··· Data provided

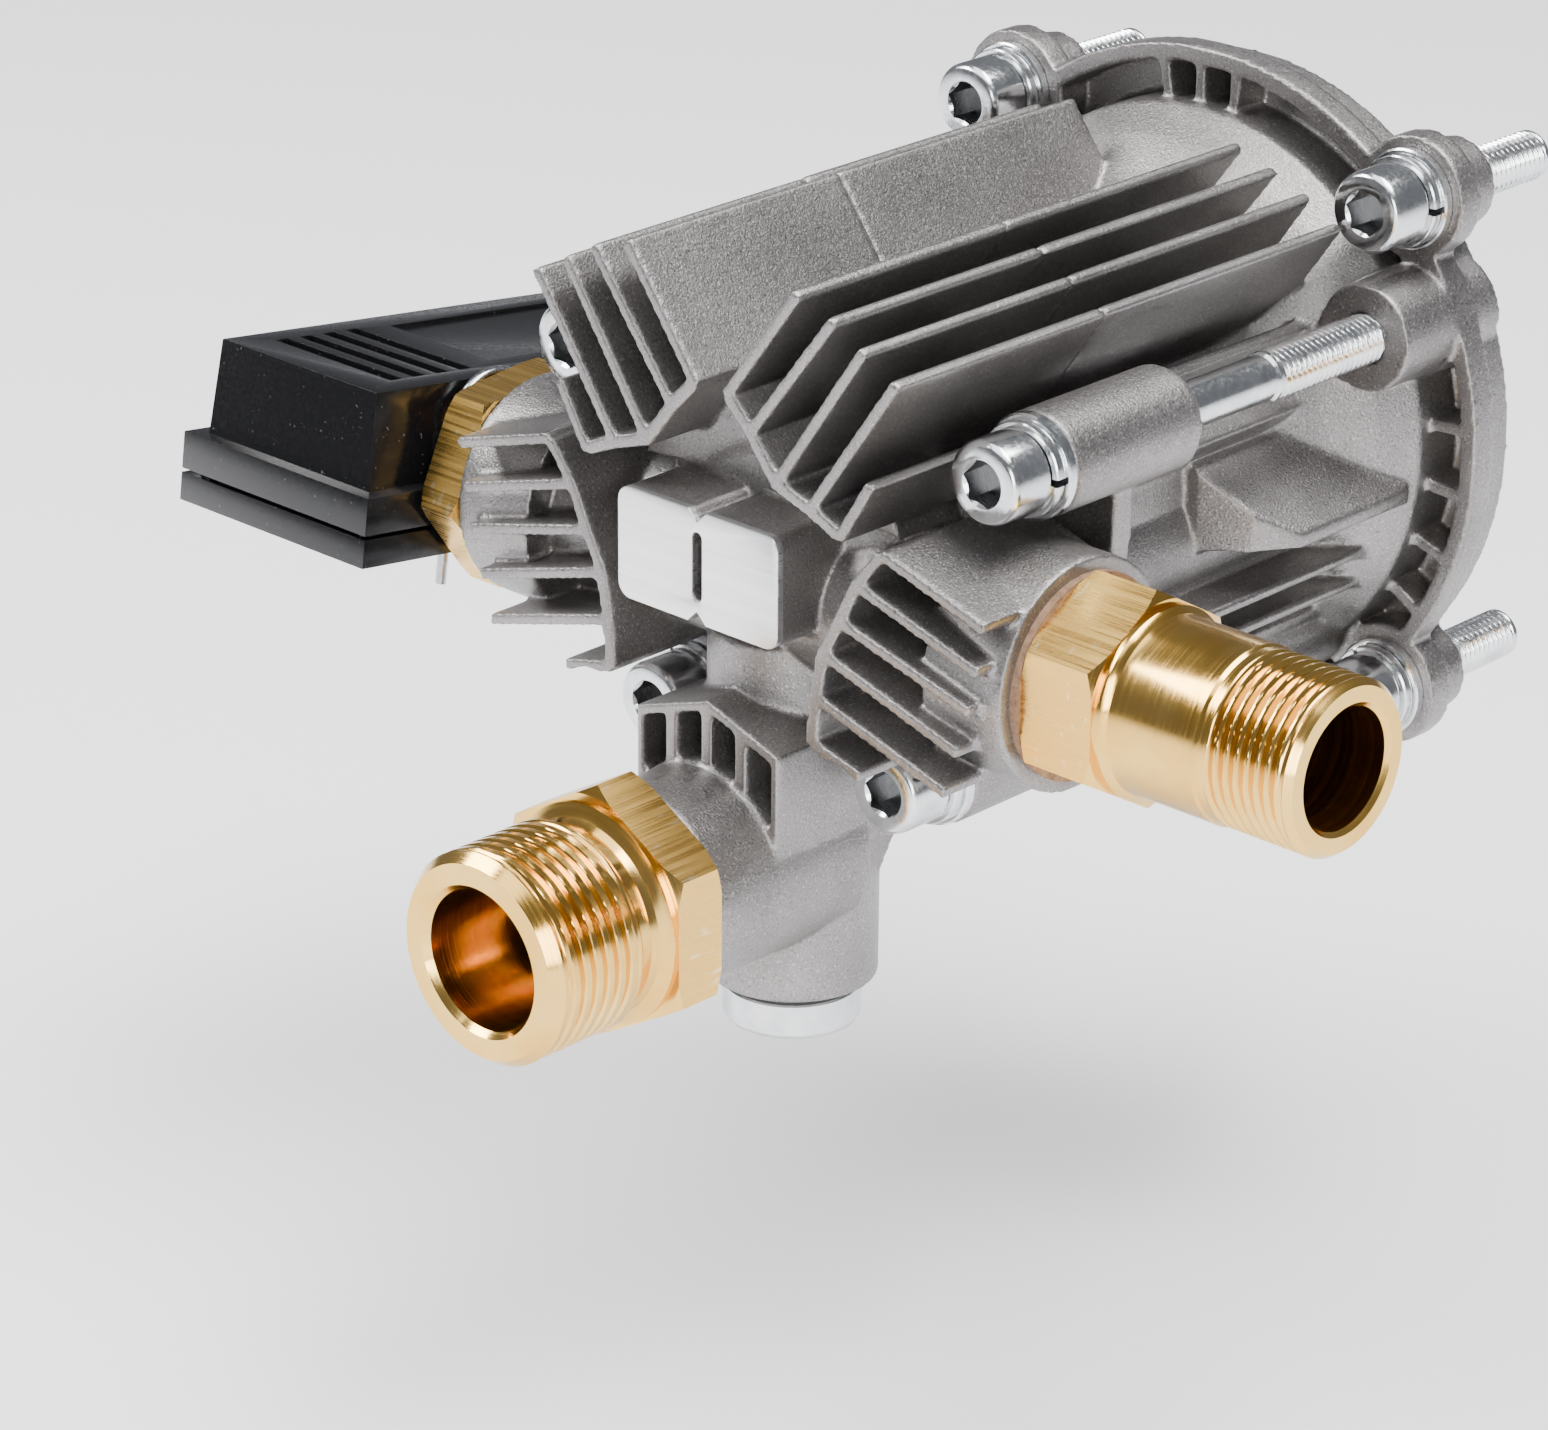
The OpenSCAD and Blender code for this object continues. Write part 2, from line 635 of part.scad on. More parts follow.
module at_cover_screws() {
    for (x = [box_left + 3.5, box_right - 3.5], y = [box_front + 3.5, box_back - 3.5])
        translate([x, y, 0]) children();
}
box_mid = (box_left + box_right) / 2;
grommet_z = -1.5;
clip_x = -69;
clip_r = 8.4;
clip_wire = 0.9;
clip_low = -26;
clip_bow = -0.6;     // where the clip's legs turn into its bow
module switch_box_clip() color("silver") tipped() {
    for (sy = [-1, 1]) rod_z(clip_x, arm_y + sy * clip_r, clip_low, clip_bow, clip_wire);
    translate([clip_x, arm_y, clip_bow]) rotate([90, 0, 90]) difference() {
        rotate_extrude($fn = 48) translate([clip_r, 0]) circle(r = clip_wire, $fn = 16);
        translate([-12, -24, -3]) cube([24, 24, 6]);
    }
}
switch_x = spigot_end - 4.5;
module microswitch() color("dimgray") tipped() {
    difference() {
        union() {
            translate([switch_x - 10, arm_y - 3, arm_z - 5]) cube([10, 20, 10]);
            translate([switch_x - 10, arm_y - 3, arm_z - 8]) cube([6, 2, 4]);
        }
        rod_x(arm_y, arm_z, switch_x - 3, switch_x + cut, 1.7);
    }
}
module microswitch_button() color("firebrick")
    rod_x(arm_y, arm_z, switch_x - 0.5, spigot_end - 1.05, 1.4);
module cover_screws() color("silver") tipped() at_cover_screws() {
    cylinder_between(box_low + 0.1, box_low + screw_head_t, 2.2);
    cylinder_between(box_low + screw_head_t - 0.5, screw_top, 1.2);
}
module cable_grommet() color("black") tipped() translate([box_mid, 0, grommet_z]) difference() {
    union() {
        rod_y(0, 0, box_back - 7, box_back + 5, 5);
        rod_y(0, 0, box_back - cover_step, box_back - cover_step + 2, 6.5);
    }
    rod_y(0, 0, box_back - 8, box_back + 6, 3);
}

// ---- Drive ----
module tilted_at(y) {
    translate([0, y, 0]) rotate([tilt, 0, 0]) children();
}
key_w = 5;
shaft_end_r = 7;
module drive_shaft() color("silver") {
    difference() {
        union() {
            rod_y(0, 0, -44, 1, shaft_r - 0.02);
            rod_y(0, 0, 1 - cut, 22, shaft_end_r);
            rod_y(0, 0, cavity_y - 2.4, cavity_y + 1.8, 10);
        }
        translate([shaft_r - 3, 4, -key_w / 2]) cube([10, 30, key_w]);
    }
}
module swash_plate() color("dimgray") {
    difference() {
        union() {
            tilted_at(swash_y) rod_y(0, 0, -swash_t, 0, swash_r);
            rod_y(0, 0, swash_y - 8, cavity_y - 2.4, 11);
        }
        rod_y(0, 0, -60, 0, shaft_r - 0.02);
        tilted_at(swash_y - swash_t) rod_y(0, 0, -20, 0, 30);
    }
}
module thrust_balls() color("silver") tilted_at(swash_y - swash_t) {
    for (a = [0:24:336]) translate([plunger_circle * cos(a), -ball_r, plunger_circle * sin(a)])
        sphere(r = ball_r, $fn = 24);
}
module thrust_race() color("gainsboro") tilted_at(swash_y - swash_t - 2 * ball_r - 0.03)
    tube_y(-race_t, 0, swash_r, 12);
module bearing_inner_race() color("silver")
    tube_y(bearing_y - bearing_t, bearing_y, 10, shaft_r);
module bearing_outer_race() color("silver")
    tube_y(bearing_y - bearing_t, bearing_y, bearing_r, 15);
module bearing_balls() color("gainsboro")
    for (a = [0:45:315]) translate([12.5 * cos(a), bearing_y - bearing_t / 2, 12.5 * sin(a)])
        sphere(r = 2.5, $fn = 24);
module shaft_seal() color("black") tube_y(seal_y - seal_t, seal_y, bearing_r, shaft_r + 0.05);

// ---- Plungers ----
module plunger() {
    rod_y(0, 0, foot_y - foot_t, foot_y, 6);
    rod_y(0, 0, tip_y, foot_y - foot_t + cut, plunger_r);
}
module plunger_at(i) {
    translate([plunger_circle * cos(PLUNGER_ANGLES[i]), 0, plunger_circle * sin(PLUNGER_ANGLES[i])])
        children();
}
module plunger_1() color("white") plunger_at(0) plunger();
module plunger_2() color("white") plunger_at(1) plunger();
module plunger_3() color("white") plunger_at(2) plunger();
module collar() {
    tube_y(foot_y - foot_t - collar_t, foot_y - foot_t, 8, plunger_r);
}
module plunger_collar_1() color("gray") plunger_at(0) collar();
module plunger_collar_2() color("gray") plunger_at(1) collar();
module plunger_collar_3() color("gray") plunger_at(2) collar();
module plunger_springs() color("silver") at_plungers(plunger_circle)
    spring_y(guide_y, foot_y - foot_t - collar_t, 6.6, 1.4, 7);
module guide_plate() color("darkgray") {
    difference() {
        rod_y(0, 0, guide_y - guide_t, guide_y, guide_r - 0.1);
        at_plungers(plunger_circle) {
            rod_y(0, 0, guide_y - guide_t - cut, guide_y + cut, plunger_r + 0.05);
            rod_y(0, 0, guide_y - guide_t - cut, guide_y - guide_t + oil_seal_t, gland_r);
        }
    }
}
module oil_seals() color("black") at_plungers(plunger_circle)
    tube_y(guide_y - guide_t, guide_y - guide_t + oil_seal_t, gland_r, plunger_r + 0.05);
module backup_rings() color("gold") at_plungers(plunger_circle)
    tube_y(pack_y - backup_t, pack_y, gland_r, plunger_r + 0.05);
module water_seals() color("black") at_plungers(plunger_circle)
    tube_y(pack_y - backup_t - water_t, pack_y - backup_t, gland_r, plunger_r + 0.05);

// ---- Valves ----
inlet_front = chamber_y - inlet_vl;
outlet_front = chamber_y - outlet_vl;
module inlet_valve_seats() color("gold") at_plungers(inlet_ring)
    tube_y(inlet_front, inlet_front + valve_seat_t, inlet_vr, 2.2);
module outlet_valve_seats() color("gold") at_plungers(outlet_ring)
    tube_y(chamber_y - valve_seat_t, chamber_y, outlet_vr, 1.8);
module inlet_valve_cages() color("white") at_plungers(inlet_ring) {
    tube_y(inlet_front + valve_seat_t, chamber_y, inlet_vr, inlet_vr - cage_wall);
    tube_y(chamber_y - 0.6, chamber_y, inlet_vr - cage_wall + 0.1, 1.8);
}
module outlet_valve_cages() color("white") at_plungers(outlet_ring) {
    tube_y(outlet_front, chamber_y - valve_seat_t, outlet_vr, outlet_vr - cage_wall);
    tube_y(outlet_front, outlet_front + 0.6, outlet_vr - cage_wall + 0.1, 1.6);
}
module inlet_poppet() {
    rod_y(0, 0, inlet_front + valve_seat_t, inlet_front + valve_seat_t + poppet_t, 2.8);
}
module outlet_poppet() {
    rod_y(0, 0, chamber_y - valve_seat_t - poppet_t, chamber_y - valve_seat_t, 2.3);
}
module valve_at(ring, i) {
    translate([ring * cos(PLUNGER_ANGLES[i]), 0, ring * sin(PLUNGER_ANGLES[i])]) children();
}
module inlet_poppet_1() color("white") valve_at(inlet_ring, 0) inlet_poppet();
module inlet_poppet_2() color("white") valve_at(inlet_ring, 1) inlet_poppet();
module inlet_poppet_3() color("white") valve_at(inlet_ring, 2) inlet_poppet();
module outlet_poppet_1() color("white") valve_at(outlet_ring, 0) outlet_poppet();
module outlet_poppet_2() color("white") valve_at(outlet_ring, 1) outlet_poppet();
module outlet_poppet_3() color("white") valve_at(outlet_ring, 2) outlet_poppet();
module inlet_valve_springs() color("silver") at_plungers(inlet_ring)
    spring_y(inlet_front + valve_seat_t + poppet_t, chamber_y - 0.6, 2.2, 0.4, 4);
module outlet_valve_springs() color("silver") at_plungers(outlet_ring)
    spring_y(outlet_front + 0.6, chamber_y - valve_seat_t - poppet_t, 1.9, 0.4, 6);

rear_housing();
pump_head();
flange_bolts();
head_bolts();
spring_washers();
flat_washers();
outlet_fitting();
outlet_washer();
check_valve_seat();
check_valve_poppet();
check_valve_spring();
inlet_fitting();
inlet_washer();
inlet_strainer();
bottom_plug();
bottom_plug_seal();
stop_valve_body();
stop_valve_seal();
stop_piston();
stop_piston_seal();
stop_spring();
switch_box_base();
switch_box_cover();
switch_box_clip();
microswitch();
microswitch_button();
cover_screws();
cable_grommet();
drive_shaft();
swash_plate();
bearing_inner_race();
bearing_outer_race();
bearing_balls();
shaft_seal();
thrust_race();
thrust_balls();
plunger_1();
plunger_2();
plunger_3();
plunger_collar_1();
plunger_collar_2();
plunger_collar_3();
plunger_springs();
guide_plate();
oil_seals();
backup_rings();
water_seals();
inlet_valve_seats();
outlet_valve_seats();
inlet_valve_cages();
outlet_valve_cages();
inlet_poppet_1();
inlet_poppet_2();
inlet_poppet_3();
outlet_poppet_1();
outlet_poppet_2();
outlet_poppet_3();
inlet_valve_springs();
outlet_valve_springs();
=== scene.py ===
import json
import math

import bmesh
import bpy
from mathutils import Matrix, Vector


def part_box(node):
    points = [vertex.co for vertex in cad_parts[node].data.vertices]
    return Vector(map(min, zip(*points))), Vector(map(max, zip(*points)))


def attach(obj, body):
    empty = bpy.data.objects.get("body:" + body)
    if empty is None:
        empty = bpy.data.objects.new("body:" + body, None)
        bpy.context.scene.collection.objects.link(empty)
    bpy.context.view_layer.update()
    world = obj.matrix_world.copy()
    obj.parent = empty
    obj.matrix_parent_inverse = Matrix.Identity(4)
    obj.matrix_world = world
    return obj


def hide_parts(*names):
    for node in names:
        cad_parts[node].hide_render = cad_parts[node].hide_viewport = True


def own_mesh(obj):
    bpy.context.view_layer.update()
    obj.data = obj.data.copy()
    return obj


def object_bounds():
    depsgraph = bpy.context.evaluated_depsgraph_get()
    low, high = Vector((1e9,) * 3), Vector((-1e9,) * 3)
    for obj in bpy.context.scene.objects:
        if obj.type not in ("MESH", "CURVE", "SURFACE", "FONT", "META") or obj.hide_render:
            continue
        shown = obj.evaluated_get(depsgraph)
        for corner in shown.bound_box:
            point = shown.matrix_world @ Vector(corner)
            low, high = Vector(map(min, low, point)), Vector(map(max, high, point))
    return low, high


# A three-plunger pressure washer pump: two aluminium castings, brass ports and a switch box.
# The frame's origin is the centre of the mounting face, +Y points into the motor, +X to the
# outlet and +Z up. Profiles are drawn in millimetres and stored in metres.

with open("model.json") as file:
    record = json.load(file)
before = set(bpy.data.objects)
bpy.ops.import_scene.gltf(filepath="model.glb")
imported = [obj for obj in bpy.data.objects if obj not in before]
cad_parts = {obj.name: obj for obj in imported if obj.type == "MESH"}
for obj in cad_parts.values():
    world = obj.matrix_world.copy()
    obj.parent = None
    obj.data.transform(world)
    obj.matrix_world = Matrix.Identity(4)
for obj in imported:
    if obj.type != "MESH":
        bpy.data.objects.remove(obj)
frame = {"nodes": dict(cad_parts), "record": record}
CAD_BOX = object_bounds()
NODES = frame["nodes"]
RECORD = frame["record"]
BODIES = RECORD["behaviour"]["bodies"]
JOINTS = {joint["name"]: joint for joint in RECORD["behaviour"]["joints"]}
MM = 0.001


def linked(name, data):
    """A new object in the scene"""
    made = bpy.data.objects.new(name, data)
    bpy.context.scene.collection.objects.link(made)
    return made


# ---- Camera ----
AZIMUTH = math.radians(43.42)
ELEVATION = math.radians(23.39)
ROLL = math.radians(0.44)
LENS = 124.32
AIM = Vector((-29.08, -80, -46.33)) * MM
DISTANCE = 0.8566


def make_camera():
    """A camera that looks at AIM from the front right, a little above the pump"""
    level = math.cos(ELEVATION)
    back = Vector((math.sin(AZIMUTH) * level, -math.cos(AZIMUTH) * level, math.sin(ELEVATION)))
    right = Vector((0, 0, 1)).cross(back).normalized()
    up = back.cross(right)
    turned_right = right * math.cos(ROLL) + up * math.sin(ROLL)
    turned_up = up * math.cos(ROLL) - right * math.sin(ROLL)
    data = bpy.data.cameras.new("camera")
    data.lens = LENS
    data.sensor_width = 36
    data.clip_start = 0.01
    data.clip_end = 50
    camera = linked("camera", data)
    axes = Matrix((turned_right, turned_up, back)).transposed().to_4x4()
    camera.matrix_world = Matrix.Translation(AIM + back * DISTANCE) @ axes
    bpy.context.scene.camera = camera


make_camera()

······

Only the lines from the one containing "obj.parent = empty" through the one containing "obj.matrix_world = Matrix.Identity(4)" are to be retyped, both boundary lines included, with no other material.

    obj.parent = empty
    obj.matrix_parent_inverse = Matrix.Identity(4)
    obj.matrix_world = world
    return obj


def hide_parts(*names):
    for node in names:
        cad_parts[node].hide_render = cad_parts[node].hide_viewport = True


def own_mesh(obj):
    bpy.context.view_layer.update()
    obj.data = obj.data.copy()
    return obj


def object_bounds():
    depsgraph = bpy.context.evaluated_depsgraph_get()
    low, high = Vector((1e9,) * 3), Vector((-1e9,) * 3)
    for obj in bpy.context.scene.objects:
        if obj.type not in ("MESH", "CURVE", "SURFACE", "FONT", "META") or obj.hide_render:
            continue
        shown = obj.evaluated_get(depsgraph)
        for corner in shown.bound_box:
            point = shown.matrix_world @ Vector(corner)
            low, high = Vector(map(min, low, point)), Vector(map(max, high, point))
    return low, high


# A three-plunger pressure washer pump: two aluminium castings, brass ports and a switch box.
# The frame's origin is the centre of the mounting face, +Y points into the motor, +X to the
# outlet and +Z up. Profiles are drawn in millimetres and stored in metres.

with open("model.json") as file:
    record = json.load(file)
before = set(bpy.data.objects)
bpy.ops.import_scene.gltf(filepath="model.glb")
imported = [obj for obj in bpy.data.objects if obj not in before]
cad_parts = {obj.name: obj for obj in imported if obj.type == "MESH"}
for obj in cad_parts.values():
    world = obj.matrix_world.copy()
    obj.parent = None
    obj.data.transform(world)
    obj.matrix_world = Matrix.Identity(4)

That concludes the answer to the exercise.